Of course, this is without some downside.. Flash/Shockwave sites are hit-and-miss.. with that age group, it is important and some alternatives needed to be found. Some apps we had were Windows only. Attempting to work with Wine was not successful *enough* and (currently) requires the use of rdesktop to a Windows 2003 server. We *hope* to get rid of these apps by the next school year.
In anycase, we are not the first to do this, nor will be the last. It is very important to plan. You need to determine if it is able to meet your needs. You need to add benefit to end users to make it worthwhile to learn and provision some classes for teachers to get-up-to-speed. It might be worthwhile to create a live CD that they can boot on their home systems.
If you have a LUG or similar in your area, it might be worthwhile to see if they want to get involved. This may provide additional knowledge and expertise to the planning, setup and maintenance of the new systems.
If money is a concern, it might be worthwhile to investigate a thin client configuration. This way, old donated computers can be added to the network easily but with high-end performance.
1. No true "killer app". So many of the great tools that originated on *nix have been ported to Windows. To an extent, many of the features of KDE have enticed people I've demo'd it to, but even KDE is making a migration to Windows.. The fact that these ports will run NATIVE on Windows (versus emulated Windows apps on Linux) is quite nice.
2. No OEM commitment. It would be great to go to a tier-1 hardware vendor and get some _choice_ in various hardware categories (PCs, laptops, printers, multifunction devices, etc..) that were -certified- linux compatible (read: I can call someone and get support if I run into issues). The fact that it is difficult to determine hardware compatibility with a particular pre-built machine is rather aggervating.
3. No support network. "my buddy knows this guy who is a tech wiz..".. while I cringe at the fixes/troubleshooting ability of these self proclaimed Windows gurus, the fact that there is someone to call and _physically_ troubleshoot a computer is reassuring to _most_ people. While this is mostly a market percentage issue, the support network is huge for most people.
4. Windows-centric content. Need I say more? Sites requiring the latest flash plugin, media encoded in WMV and other Windows-centric formats, sites tested or requiring internet explorer, sites using shockwave, yada yada yada.. it sucks. It would be nice to see web devs only coding to standards and perhaps some nice good open standards for media encoding (yah i know, I am asking a LOT).
5. Lack of consistency.. given the few pre-installed Linux choices available, assuming me and my friends did buy pre-installed Linux machines, the distro used has a high probability of being different. With a different distro, the GUI tools are generally different (or completely different interfaces!), the default apps are different, the file system might be different, etc.. needless to say, this fragments the support network very much. I can easily see hardware vendors only supporting a given distro (yikes!). Atleast with Windows, even if there is 7 different versions of Vista, the base system will be largely the same and buying different computers from different OEMs will still allow a support network to function.
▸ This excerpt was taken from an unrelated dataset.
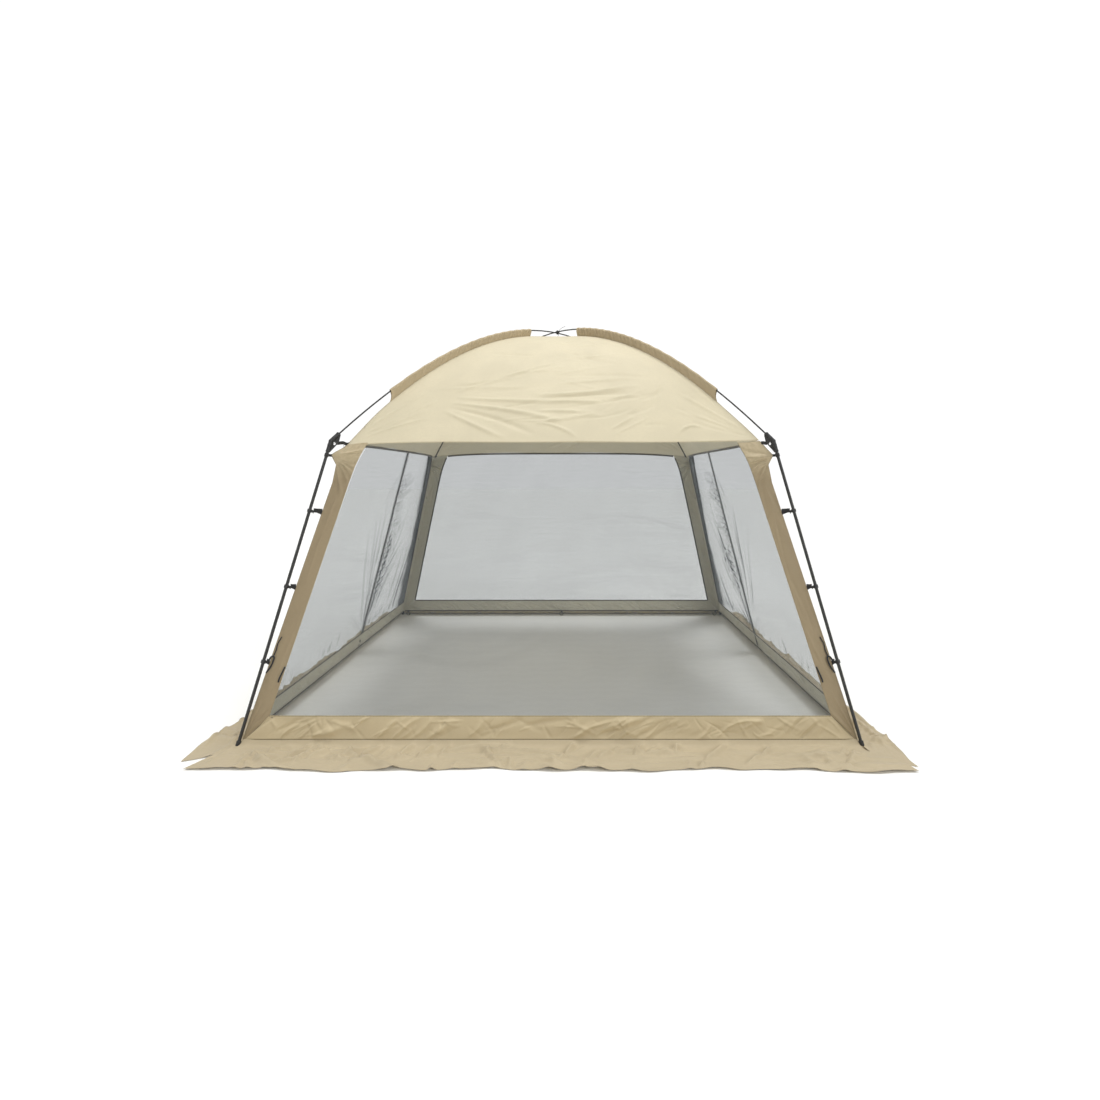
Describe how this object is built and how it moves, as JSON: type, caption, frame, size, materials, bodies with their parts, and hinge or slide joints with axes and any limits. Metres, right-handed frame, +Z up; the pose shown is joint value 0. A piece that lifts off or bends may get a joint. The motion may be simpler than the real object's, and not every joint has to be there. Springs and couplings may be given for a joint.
{
  "type": "screen house",
  "caption": "Square camping screen house: mesh-walled fabric body under a domed roof, clipped inside leaning legs joined by crossed arched roof poles.",
  "frame": {"origin": "on the ground under the middle of the floor", "axes": "+Z up, front of the house towards -Y, +X to the right seen from the front"},
  "size_m": [3.43, 3.43, 2.3743],
  "materials": {
    "roof_fabric": "cream-beige polyester plain weave, slight sheen",
    "sleeve_fabric": "tan polyester, puckered at its seams",
    "column_fabric": "tan polyester plain weave",
    "skirt_fabric": "tan polyester plain weave, creased",
    "mesh_fabric": "fine dark insect mesh, see-through",
    "black_paint": "semi-gloss black painted steel tube",
    "fibreglass": "black fibreglass rod, satin",
    "black_plastic": "moulded black nylon, fine grain",
    "black_webbing": "black woven webbing and cord",
    "black_zip": "black coil zip"
  },
  "bodies": {
    "root": {"roof_canopy": "roof_fabric", "roof_pole_lower": "fibreglass", "roof_pole_upper": "fibreglass", "crown_tie": "black_webbing", "corner_column_front_left": "column_fabric", "leg_front_left": "black_paint", "foot_cap_front_left": "black_plastic", "elbow_hub_front_left": "black_plastic", "elbow_strap_front_left": "black_webbing", "pole_sleeve_front_left": "sleeve_fabric", "corner_column_front_right": "column_fabric", "leg_front_right": "black_paint", "foot_cap_front_right": "black_plastic", "elbow_hub_front_right": "black_plastic", "elbow_strap_front_right": "black_webbing", "pole_sleeve_front_right": "sleeve_fabric", "corner_column_back_right": "column_fabric", "leg_back_right": "black_paint", "foot_cap_back_right": "black_plastic", "elbow_hub_back_right": "black_plastic", "elbow_strap_back_right": "black_webbing", "pole_sleeve_back_right": "sleeve_fabric", "corner_column_back_left": "column_fabric", "leg_back_left": "black_paint", "foot_cap_back_left": "black_plastic", "elbow_hub_back_left": "black_plastic", "elbow_strap_back_left": "black_webbing", "pole_sleeve_back_left": "sleeve_fabric", "skirt_front": "skirt_fabric", "base_strip_front": "skirt_fabric", "mesh_front": "mesh_fabric", "skirt_right": "skirt_fabric", "base_strip_right": "skirt_fabric", "mesh_right_front": "mesh_fabric", "mesh_right_back": "mesh_fabric", "zip_tape_right": "black_zip", "skirt_back": "skirt_fabric", "base_strip_back": "skirt_fabric", "mesh_back": "mesh_fabric", "skirt_left": "skirt_fabric", "base_strip_left": "skirt_fabric", "mesh_left_front": "mesh_fabric", "mesh_left_back": "mesh_fabric", "zip_tape_left": "black_zip"},
    "slider_right": {"zip_slider_right": "black_zip"},
    "pull_right": {"zip_pull_right": "black_zip"},
    "slider_left": {"zip_slider_left": "black_zip"},
    "pull_left": {"zip_pull_left": "black_zip"},
    "clip_front_left_low": {"pole_clip_front_left_low": "black_plastic"},
    "clip_front_left_mid": {"pole_clip_front_left_mid": "black_plastic"},
    "clip_front_left_top": {"pole_clip_front_left_top": "black_plastic"},
    "clip_front_right_low": {"pole_clip_front_right_low": "black_plastic"},
    "clip_front_right_mid": {"pole_clip_front_right_mid": "black_plastic"},
    "clip_front_right_top": {"pole_clip_front_right_top": "black_plastic"},
    "clip_back_right_low": {"pole_clip_back_right_low": "black_plastic"},
    "clip_back_right_mid": {"pole_clip_back_right_mid": "black_plastic"},
    "clip_back_right_top": {"pole_clip_back_right_top": "black_plastic"},
    "clip_back_left_low": {"pole_clip_back_left_low": "black_plastic"},
    "clip_back_left_mid": {"pole_clip_back_left_mid": "black_plastic"},
    "clip_back_left_top": {"pole_clip_back_left_top": "black_plastic"}
  },
  "joints": [
    {"name": "zip_slide_right", "type": "slide", "parent": "root", "child": "slider_right", "axis": [-0.2472, 0, 0.969], "range_m": [0, 1.44]},
    {"name": "zip_pull_swing_right", "type": "hinge", "parent": "slider_right", "child": "pull_right", "pos_m": [1.49616, 0.2, 0.08459], "axis": [0, -1, 0], "range_deg": [0, 150]},
    {"name": "zip_slide_left", "type": "slide", "parent": "root", "child": "slider_left", "axis": [0.2472, 0, 0.969], "range_m": [0, 1.44]},
    {"name": "zip_pull_swing_left", "type": "hinge", "parent": "slider_left", "child": "pull_left", "pos_m": [-1.49616, 0.2, 0.08459], "axis": [0, 1, 0], "range_deg": [0, 150]},
    {"name": "clip_slide_front_left_low", "type": "slide", "parent": "root", "child": "clip_front_left_low", "axis": [0.2097, 0.2097, 0.955], "range_m": [-0.02, 0.02]},
    {"name": "clip_slide_front_left_mid", "type": "slide", "parent": "root", "child": "clip_front_left_mid", "axis": [0.2097, 0.2097, 0.955], "range_m": [-0.02, 0.02]},
    {"name": "clip_slide_front_left_top", "type": "slide", "parent": "root", "child": "clip_front_left_top", "axis": [0.2097, 0.2097, 0.955], "range_m": [-0.02, 0.02]},
    {"name": "clip_slide_front_right_low", "type": "slide", "parent": "root", "child": "clip_front_right_low", "axis": [-0.2097, 0.2097, 0.955], "range_m": [-0.02, 0.02]},
    {"name": "clip_slide_front_right_mid", "type": "slide", "parent": "root", "child": "clip_front_right_mid", "axis": [-0.2097, 0.2097, 0.955], "range_m": [-0.02, 0.02]},
    {"name": "clip_slide_front_right_top", "type": "slide", "parent": "root", "child": "clip_front_right_top", "axis": [-0.2097, 0.2097, 0.955], "range_m": [-0.02, 0.02]},
    {"name": "clip_slide_back_right_low", "type": "slide", "parent": "root", "child": "clip_back_right_low", "axis": [-0.2097, -0.2097, 0.955], "range_m": [-0.02, 0.02]},
    {"name": "clip_slide_back_right_mid", "type": "slide", "parent": "root", "child": "clip_back_right_mid", "axis": [-0.2097, -0.2097, 0.955], "range_m": [-0.02, 0.02]},
    {"name": "clip_slide_back_right_top", "type": "slide", "parent": "root", "child": "clip_back_right_top", "axis": [-0.2097, -0.2097, 0.955], "range_m": [-0.02, 0.02]},
    {"name": "clip_slide_back_left_low", "type": "slide", "parent": "root", "child": "clip_back_left_low", "axis": [0.2097, -0.2097, 0.955], "range_m": [-0.02, 0.02]},
    {"name": "clip_slide_back_left_mid", "type": "slide", "parent": "root", "child": "clip_back_left_mid", "axis": [0.2097, -0.2097, 0.955], "range_m": [-0.02, 0.02]},
    {"name": "clip_slide_back_left_top", "type": "slide", "parent": "root", "child": "clip_back_left_top", "axis": [0.2097, -0.2097, 0.955], "range_m": [-0.02, 0.02]}
  ]
}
Having said that.. the thing thats nice about Linux and OSS in general is the lack of shareholder accountability. There is no need for Linux/OSS to meet quarterly obligations, meet profit expectations, etc.. Given this, it provides a HUGE advantage to the FOSS community to work on a much larger time schedule. Even if growth is at a much slower pace, every time someone new gets involved, the community becomes that much stronger and the very nature of FOSS allows that individual to build upon the work of others (instead of building from scratch). As a result, as a community, we can largely afford to wait. I personally think the advancements in desktop-centric distros and desktop use has already started to make Linux viable for niches and I truly expect to see a gradual increase in usage.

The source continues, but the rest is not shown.